→ TASK STATEMENT: Would you quote the material below from its first line through the line containing "world and camera.", exactly and with both ends included?

———

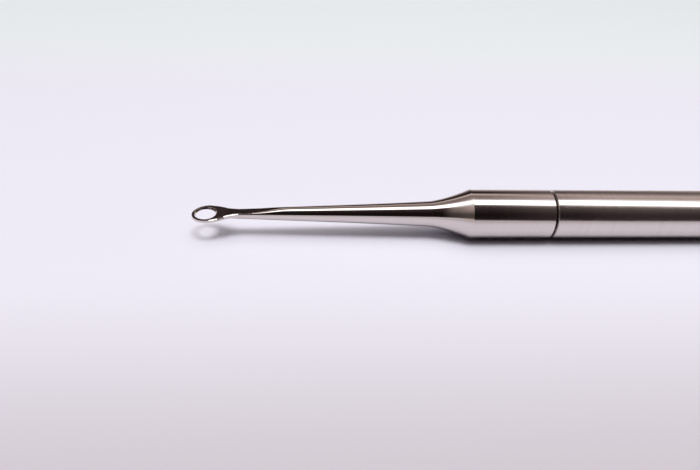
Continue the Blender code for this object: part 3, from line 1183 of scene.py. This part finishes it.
@dataclass(frozen=True)
class Studio:
    """Floor, reflection cards, lamps, world and camera.

    Attributes:
        camera_place: The camera's place in the frame.
        tilt: How far the camera looks down, in degrees.
        pan: How far it turns from +Y towards +X, in degrees.
        roll: How far it leans, in degrees.
        focal: Focal length in pixels of a picture 700 wide.
        card_radius: Distance of the reflection cards from the tool's axis, in metres.
        card_reach: How far the cards run to either side, in metres.
        tilt_lean: How far they lean towards the camera for each metre to the right, in degrees.
        tilt_bend: How much more they lean for each further metre, in degrees.
        tilt_reach: How far to either side the lean goes on growing, in metres.
        lamp_height: Height of the overhead lamps in metres.
        lamp_length: Their length along the tool in metres.
        key_lamp: Elevations of the key lamp's near and far edges in degrees, and its watts.
        soft_lamp: The same for the soft lamp.
        fill_from: Sine of the elevation from which the world's light starts.
        fill_high: Strength of that light straight overhead.
        floor_half: Half the floor's breadth in metres.
        floor_near: Where the painted shade on the floor's front fades out, as places on Y in
            metres.
        floor_far: Where its cool back starts.
        contact_shade_x: Where the painted shade under collar and handle starts, as places on X in
            metres.
        card_steps: Number of facets on the cards.
    """

    camera_place: tuple[float, float, float] = (-52.789, -78.603, 54.076)
    tilt: float = 34.4996
    pan: float = 5.1191
    roll: float = 2.8499
    focal: float = 580.0
    card_radius: float = 0.45
    card_reach: float = 4.0
    tilt_lean: float = 14.0
    tilt_bend: float = 55.0
    tilt_reach: float = 0.35
    lamp_height: float = 0.9
    lamp_length: float = 0.34
    key_lamp: tuple[float, float, float] = (70.0, 81.0, 2.36)
    soft_lamp: tuple[float, float, float] = (79.0, 90.0, 1.7)
    fill_from: float = 0.65
    fill_high: float = 1.93
    floor_half: float = 3.0
    floor_near: tuple[float, float] = (-0.051, -0.009)
    floor_far: tuple[float, float] = (0.06, 0.11)
    contact_shade_x: tuple[float, float] = (-0.032, -0.025)
    card_steps: int = 96

    def camera(self) -> None:
        """Stand the camera where the photograph was taken from."""
        tilt, pan, roll = (math.radians(a) for a in (self.tilt, self.pan, self.roll))
        ahead = math.cos(tilt)
        forward = Vector((math.sin(pan) * ahead, math.cos(pan) * ahead, -math.sin(tilt)))
        right = Vector((math.cos(pan), -math.sin(pan), 0))
        up = right.cross(forward)
        leaned_right = math.cos(roll) * right + math.sin(roll) * up
        leaned_up = -math.sin(roll) * right + math.cos(roll) * up
        turn = Matrix((leaned_right, leaned_up, -forward)).transposed().to_4x4()
        data = bpy.data.cameras.new("camera")
        data.sensor_fit = "HORIZONTAL"
        data.sensor_width = SENSOR_WIDTH
        data.lens = self.focal / PHOTO_WIDTH * SENSOR_WIDTH
        data.clip_start, data.clip_end = CLIP
        camera = bpy.data.objects.new("camera", data)
        camera.matrix_world = Matrix.Translation(Vector(self.camera_place) * MM) @ turn
        bpy.context.scene.collection.objects.link(camera)
        bpy.context.scene.camera = camera

    def lamp(self, name: str, low: float, high: float, power: float) -> None:
        """Hang a soft lamp overhead, as a strip along the tool.

        Args:
            name: The lamp's name.
            low: Elevation of its near edge from the tool, in degrees from the camera's side.
            high: Elevation of its far edge.
            power: Its power in watts.
        """
        near, far = (-self.lamp_height / math.tan(math.radians(edge)) for edge in (low, high))
        data = bpy.data.lights.new(name, "AREA")
        data.shape = "RECTANGLE"
        data.size = self.lamp_length
        data.size_y = far - near
        data.energy = power
        lamp = bpy.data.objects.new(name, data)
        lamp.location = (0.0, (near + far) / 2, self.lamp_height)
        lamp.visible_camera = lamp.visible_glossy = False
        bpy.context.scene.collection.objects.link(lamp)

    def world(self) -> None:
        """Light the tool softly from overhead, before a white background."""
        world = bpy.data.worlds.new("studio")
        world.use_nodes = True
        world.node_tree.nodes.clear()
        rows = {
            "rays": ("ShaderNodeLightPath", None),
            **PLACE,
            "seen": (MATH, "MAXIMUM", "rays.Is Camera Ray", "rays.Is Glossy Ray"),
            "shown": (MATH, "MAXIMUM", "seen", "rays.Is Transmission Ray"),
            "strength": (SPAN, SMOOTH, "at.Z", self.fill_from, 1.0, 0.0, self.fill_high),
            "fill": ("ShaderNodeBackground", None, linear("FFF4F1"), "strength"),
            "backdrop": ("ShaderNodeBackground", None, linear("ECECF2"), 1.0),
            "mixed": ("ShaderNodeMixShader", None, "shown", "fill", "backdrop"),
            "end": ("ShaderNodeOutputWorld", None, "mixed"),
        }
        add_nodes(world.node_tree, {}, rows)
        bpy.context.scene.world = world

    def floor_finish(self) -> Material:
        """White satin acrylic sheet, faintly lavender, with painted shade darkening its front and
        the floor under collar and handle.

        Returns:
            The floor's material.
        """
        # Painted shade: the floor darkens from EAECF9 to CAC7CF towards its front, on the camera's
        # side.
        front = {"Factor": "near", 6: linear("CAC7CF"), 7: linear("EAECF9")}
        held = {"operation": "MULTIPLY", "use_clamp": True}
        acrylic = {"Base Color": "sheet", "Roughness": 1.0, "Specular IOR Level": 0.0}
        # Painted shade: along collar and handle the floor is darker for light back off the steel,
        # so that the narrow shadow right under them is as dark as in the photograph.
        rows = {
            **PLACE,
            "rays": ("ShaderNodeLightPath", None),
            "near": (SPAN, SMOOTH, "at.Y", *self.floor_near),
            "far": (SPAN, SMOOTH, "at.Y", *self.floor_far),
            "front": (MIX, COLOURS, front),
            "whole": (MIX, COLOURS, {"Factor": "far", 6: "front", 7: linear("E8F1F5")}),
            "along": (SPAN, SMOOTH, "at.X", *self.contact_shade_x),
            "held": (MATH, held, "rays.Diffuse Depth", "along"),
            "sheet": (MIX, COLOURS, {"Factor": "held", 6: "whole", 7: linear("8A828A")}),
            "shader": ("ShaderNodeBsdfPrincipled", None, acrylic),
            "end": ("ShaderNodeOutputMaterial", None, "shader"),
        }
        return new_material("satin_white_acrylic", rows)

    def floor(self) -> None:
        """Lay the floor that the tool lies on."""
        mesh = bpy.data.meshes.new("floor")
        half = self.floor_half
        corners = [(-half, -half, 0), (half, -half, 0), (half, half, 0), (-half, half, 0)]
        mesh.from_pydata(corners, [], [(0, 1, 2, 3)])
        mesh.materials.append(self.floor_finish())
        show("floor", mesh)

    def card_finish(self) -> Material:
        """Glow of the cards, by how high they stand round the tool and how far along it.

        Returns:
            The cards' material.
        """
        lean, bend = math.radians(self.tilt_lean), math.radians(self.tilt_bend)
        material = new_material("studio_cards", {})
        tree = material.node_tree
        rows = {
            **PLACE,
            "height": (MATH, "SUBTRACT", "at.Z", AXIS_Z * MM),
            "near": (MATH, "MULTIPLY", "at.Y", -1.0),
            "angle": (MATH, "ARCTAN2", "height", "near"),
            "inside": (CLAMP, None, "at.X", -self.tilt_reach, self.tilt_reach),
            "leaned": (MATH, "MULTIPLY_ADD", "inside", bend, lean),
            "tilted": (MATH, "MULTIPLY_ADD", "leaned", "inside", "angle"),
            "share": (MATH, "DIVIDE", "tilted", math.pi),
            "rays": ("ShaderNodeLightPath", None),
        }
        known = add_nodes(tree, {}, rows)
        for i, (start, full, stops) in enumerate(CARDS):
            ramp = add_node(tree, "ShaderNodeValToRGB", feeds={0: known["share"]})
            self.set_stops(ramp.color_ramp, stops)
            known["ramp"] = ramp.outputs[0]
            mixed = {"Factor": "edge", 6: "colour", 7: "ramp"}
            aside = {"edge": (SPAN, SMOOTH, "at.X", start, full), "colour": (MIX, COLOURS, mixed)}
            add_nodes(tree, known, aside if i else {"colour": "ramp"})
        # The cards show in the steel, but the steel throws none of their light on to the floor,
        # which keeps the narrow shadow under the tool as dark as in the photograph.
        rows = {
            "seen": (MATH, {"operation": "SUBTRACT", "use_clamp": True}, 1.0, "rays.Diffuse Depth"),
            "strength": (MATH, "MULTIPLY", "seen", CARD_STRENGTH),
            "glow": ("ShaderNodeEmission", None, "colour", "strength"),
            "end": ("ShaderNodeOutputMaterial", None, "glow"),
        }
        add_nodes(tree, known, rows)
        return material

    def set_stops(self, ramp: ColorRamp, stops: dict[float, float]) -> None:
        """Give a ramp its stops.

        Args:
            ramp: The ramp, over the share of half a turn from the camera's side over the top.
            stops: Radiances by elevation in degrees.
        """
        while len(ramp.elements) > 1:
            ramp.elements.remove(ramp.elements[-1])
        for i, (elevation, radiance) in enumerate(stops.items()):
            element = ramp.elements.new(elevation / 180) if i else ramp.elements[0]
            element.position = elevation / 180
            tone = linear(next(code for limit, code in CARD_TONES if radiance <= limit))
            grey = sum(weight * part for weight, part in zip(LUMINANCE, tone))
            level = radiance / CARD_STRENGTH / grey
            element.color = (*(part * level for part in tone[:3]), 1.0)

    def cards(self) -> None:
        """Set cards round the tool that only its reflections show."""
        points = []
        for i in range(self.card_steps + 1):
            angle = math.pi * i / self.card_steps
            y = -self.card_radius * math.cos(angle)
            z = AXIS_Z * MM + self.card_radius * math.sin(angle)
            points += [(x, y, z) for x in (-self.card_reach, self.card_reach)]
        faces = [(i, i + 1, i + 3, i + 2) for i in range(0, 2 * self.card_steps, 2)]
        mesh = bpy.data.meshes.new("studio_cards")
        mesh.from_pydata(points, [], faces)
        mesh.materials.append(self.card_finish())
        cards = show("studio_cards", mesh)
        for ray in ("camera", "diffuse", "shadow", "transmission", "volume_scatter"):
            setattr(cards, f"visible_{ray}", False)

    def build(self) -> None:
        """Set up everything round the tool."""
        self.camera()
        self.floor()
        self.cards()
        self.lamp("key_lamp", *self.key_lamp)
        self.lamp("soft_lamp", *self.soft_lamp)
        self.world()
        bpy.context.scene.view_settings.view_transform = "Standard"


# What the cards send, as radiances by elevation in degrees from the camera's side over the top,
# and the tints that dim, middling and bright ones have.
CARD_STRENGTH = 3.0
CARD_TONES = [(0.045, "FFD5DC"), (0.62, "FFEBE4"), (3.0, "FFFFFF")]
CARDS_MIDDLE = {
    0: 0.8, 3.6: 0.8, 5: 0.06, 8: 0.02, 15: 0.01, 27: 0.006, 40: 0.009, 50: 0.015, 60: 0.02,
    68: 0.03, 76.5: 0.1, 78.5: 3, 100: 3, 103: 0.45, 110: 0.3, 116: 0.25, 122: 0.21, 128: 0.28,
    132: 0.45, 136.5: 0.62, 141: 0.62, 143: 0.2, 144.5: 0.02, 158: 0.015, 168: 0.2, 180: 0.28,
}
CARDS_LEFT = {
    0: 0.75, 4: 0.75, 8: 0.1, 14: 0.06, 24: 0.06, 30: 0.07, 36: 0.09, 42: 0.13, 48: 0.18, 60: 0.25,
    66: 0.28, 71: 0.42, 76: 0.8, 82: 1.5, 86: 2, 96: 2, 101: 1.3, 106: 0.6, 112: 0.38, 120: 0.33,
    131: 0.38, 138: 0.36, 142: 0.2, 144.5: 0.04, 158: 0.03, 165: 0.3, 180: 0.28,
}
CARDS_FAR_LEFT = {
    0: 0.6, 3.5: 0.59, 9: 0.16, 15: 0.083, 25: 0.083, 30: 0.1, 36: 0.137, 41: 0.2, 46: 0.28,
    51: 0.32, 57: 0.39, 62: 0.46, 67: 0.51, 73: 0.65, 78: 0.87, 83: 1.25, 89: 1.65, 94: 1.65,
    100: 1.43, 106: 0.8, 111: 0.41, 117: 0.35, 136: 0.41, 143: 0.28, 151: 0.12, 159: 0.12,
    168: 0.33, 180: 0.2,
}
CARDS_RIGHT = {
    0: 0.8, 3.6: 0.8, 5.5: 0.06, 12: 0.033, 32: 0.033, 41: 0.043, 51: 0.07, 60: 0.09, 66: 0.13,
    72: 0.25, 76.5: 1, 80: 3, 96: 3, 101: 1.5, 106: 0.8, 112: 0.5, 118: 0.42, 127: 0.62, 134: 0.45,
    145: 0.28, 153: 0.15, 164: 0.14, 176: 0.35, 180: 0.4,
}
CARDS_FAR_OUT = {
    0: 0.06, 4: 0.05, 10: 0.04, 60: 0.03, 90: 0.12, 120: 0.05, 180: 0.05,
}
# What shows beside the middle, with where on X in metres it starts and where it shows in full.
CARDS = [
    (0.0, 0.0, CARDS_MIDDLE),
    (-0.14, -0.21, CARDS_LEFT),
    (-0.21, -0.26, CARDS_FAR_LEFT),
    (-0.45, -0.80, CARDS_FAR_OUT),
    (0.09, 0.2, CARDS_RIGHT),
    (0.45, 0.70, CARDS_FAR_OUT),
]


def main() -> None:
    """Build the tool and its studio, piece by piece."""
    logging.basicConfig(level=logging.INFO, format="%(name)s: %(message)s")
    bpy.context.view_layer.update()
    turning = Turning()
    head = CuretteHead(turning).build()
    log.info("curette head: %d faces", len(head.data.polygons))
    seal = SealRing().build(turning)
    log.info("seal ring: %d faces", len(seal.data.polygons))
    handle = Handle(turning)
    satin = SATIN.build()
    tube = handle.tube(satin)
    log.info("handle tube: %d faces", len(tube.data.polygons))
    cap = handle.cap(satin)
    log.info("end cap: %d faces", len(cap.data.polygons))
    bush = handle.bush(bpy.data.materials[TURNED.name])
    log.info("thread bush: %d faces", len(bush.data.polygons))
    Studio().build()
    log.info("studio: floor, cards, lamps, world and camera")


if __name__ == "__main__":
    main()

———

→ SOLVED PROBLEM:
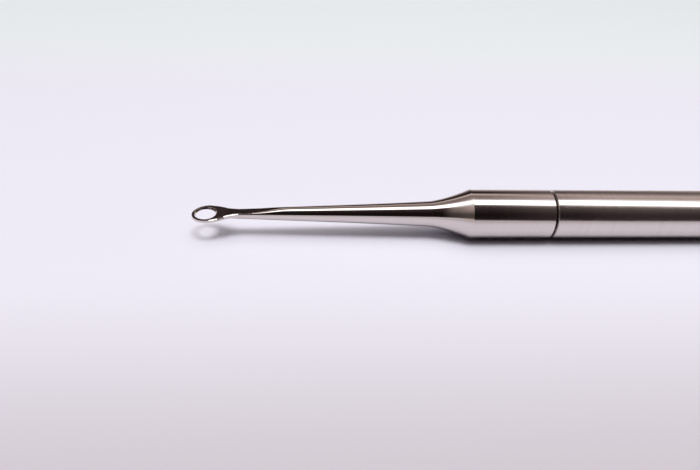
Continue the Blender code for this object: part 3, from line 1183 of scene.py. This part finishes it.
@dataclass(frozen=True)
class Studio:
    """Floor, reflection cards, lamps, world and camera.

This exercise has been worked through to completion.